There is also this particular mischief in the love of wealth, that this desire hinders and opposes its own satisfaction, which other desires do procure. For no man abstains from a good morsel because he loves dainties, nor from wine because he thirsts after wine, as these men abstain from using money because they love money. Does it not look like madness and a piteous distemper, for a man not to make use of a garment because he shakes with cold, to refuse to eat bread because he is ready to famish with hunger, and not to use wealth because he is greedy of getting it? This is the evil case that Thrasonides describes: “I have such a thing within by me, I have it in my power, and I will this thing (like those that are madly in love), but I do it not. When I have locked and sealed up all, or have told out so much to the usurers and tradesmen, I scrape together and hunt after more; I quarrel and contend with the servants, the ploughmen and debtors. O Apollo, hast thou ever seen a more wretched man, or any lover more miserable?”
5. Sophocles being asked by one whether he was able yet to company with a woman; Heavens defend, said he, I have got my liberty, and by means of my old age have escaped those mad and furious masters. For it is very fit and becoming that, when our pleasures leave us, those desires should do so too, which, as Alcaeus says,
But it is otherwise in the love of wealth, which, like a hard and severe mistress, compels us to get what it forbids us to enjoy, and excites an appetite but denies the pleasure of its gratification. Stratonicus wittily abused the Rhodians for their profuseness, when he said that they builded their houses as if they were immortal, but provided for their tables as if they were to live but a little while.
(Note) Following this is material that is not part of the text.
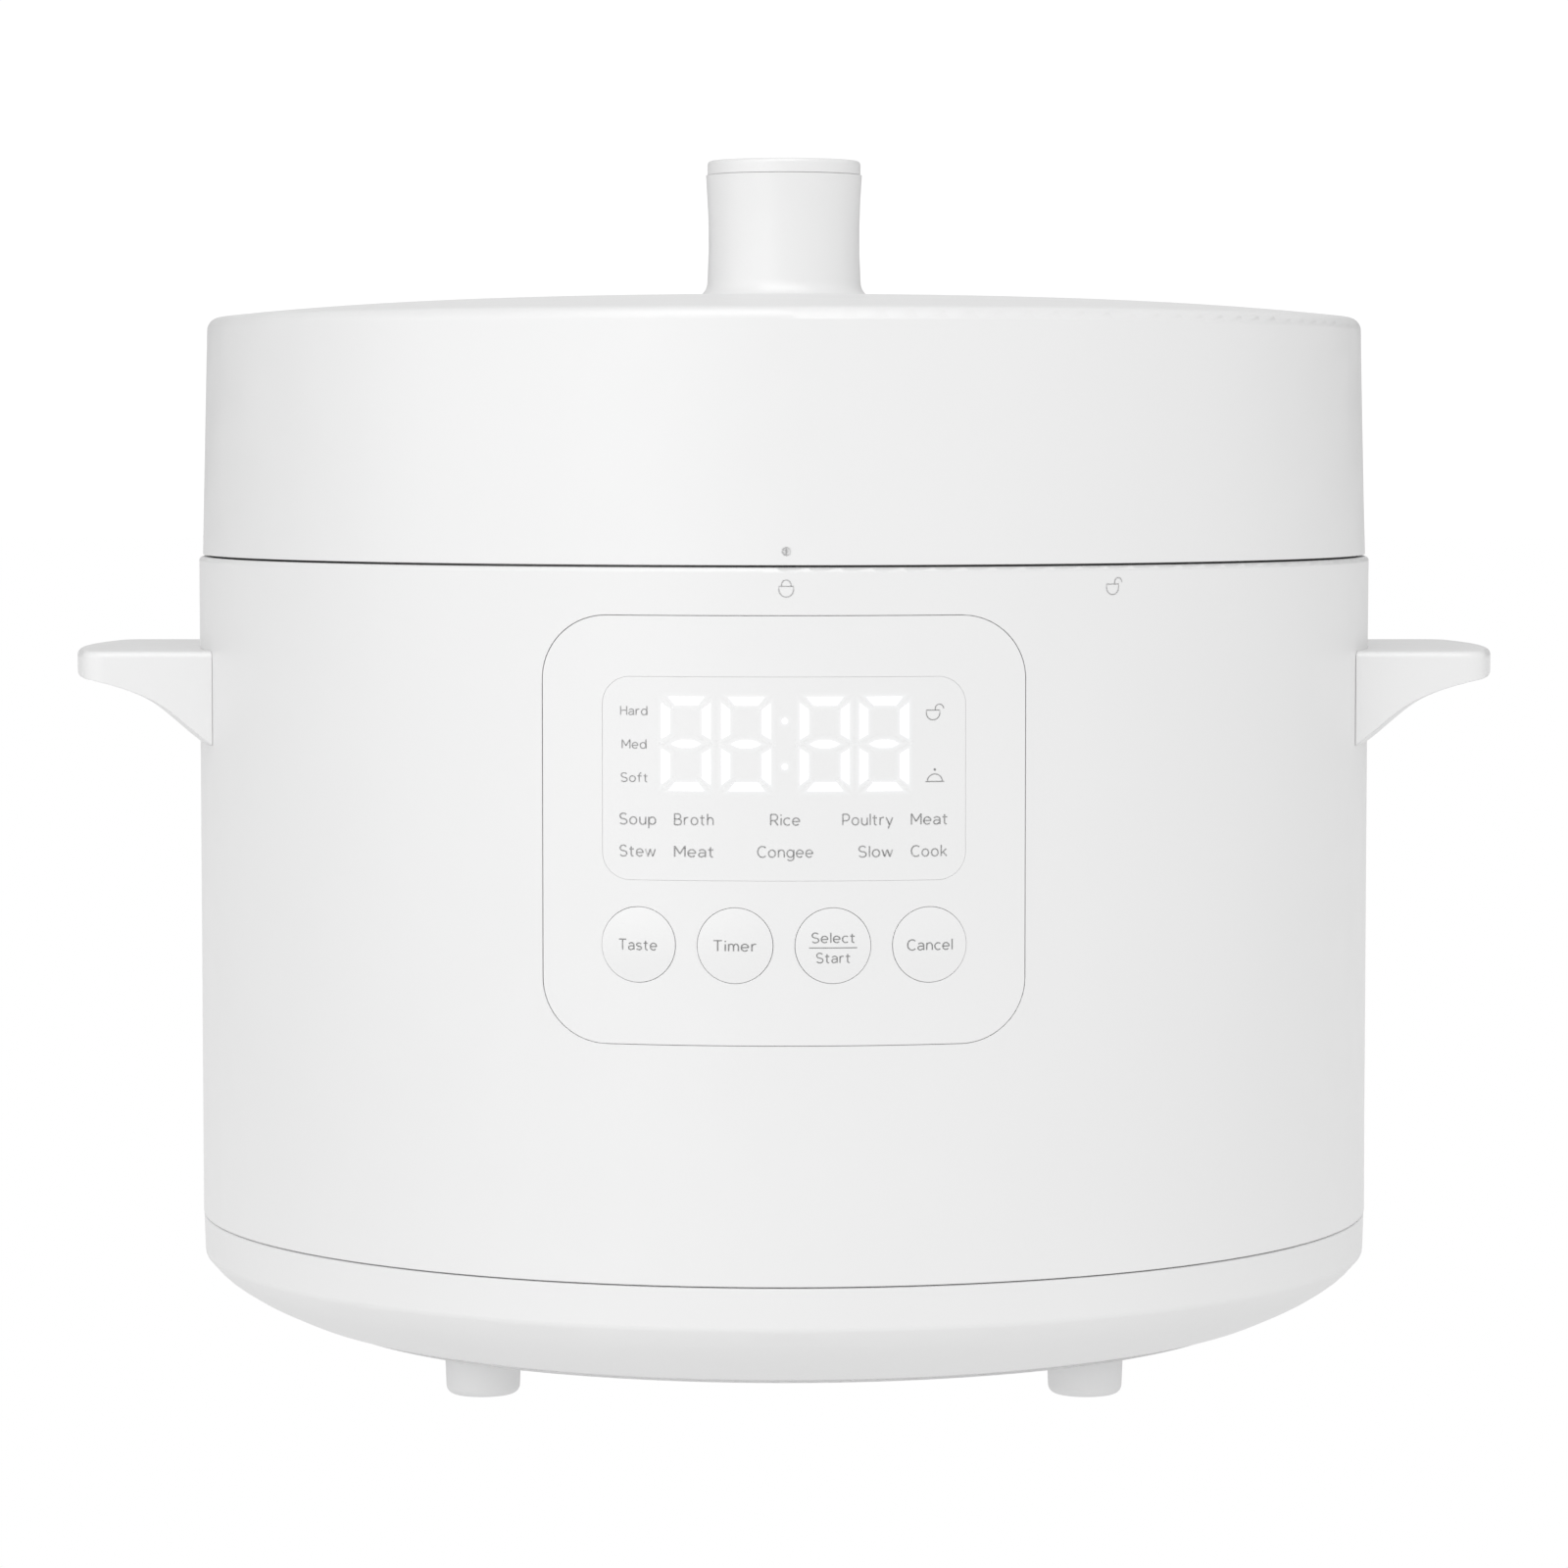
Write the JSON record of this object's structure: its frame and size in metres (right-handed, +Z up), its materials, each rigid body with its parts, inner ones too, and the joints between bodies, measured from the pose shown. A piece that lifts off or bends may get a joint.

So covetous men seem to be profuse by what they possess, when they are sordid wretches if you consider what they use and enjoy; for they endure labor, but taste no pleasure.
Demades once came to Phocion’s house and surprised him as he was at dinner; and when he saw his frugal and slender diet, I much wonder, Phocion, says he, that you should manage state affairs, and can dine as you do. For this orator himself pleaded causes and harangued the people only for his gut; and looking upon Athens as affording too little a supply for his luxury, he fetched his provisions from Macedonia. For which cause Antipater, seeing him when he was an old man, compared him to a sacrifice when all was over and there remained nothing of the beast but only the tongue and the stomach. But who would not wonder at thee, O wretched man, who, being able to live as thou dost, — so sordidly, so unlike a man, bestowing nothing on anybody, being currish to thy friends, and without any ambition to serve the public, — yet afflictest thyself and watchest whole nights, hirest out thy labors, liest at catch for inheritances, crouchest to every one, when thou art so well provided by thy sordid parsimony to live at ease?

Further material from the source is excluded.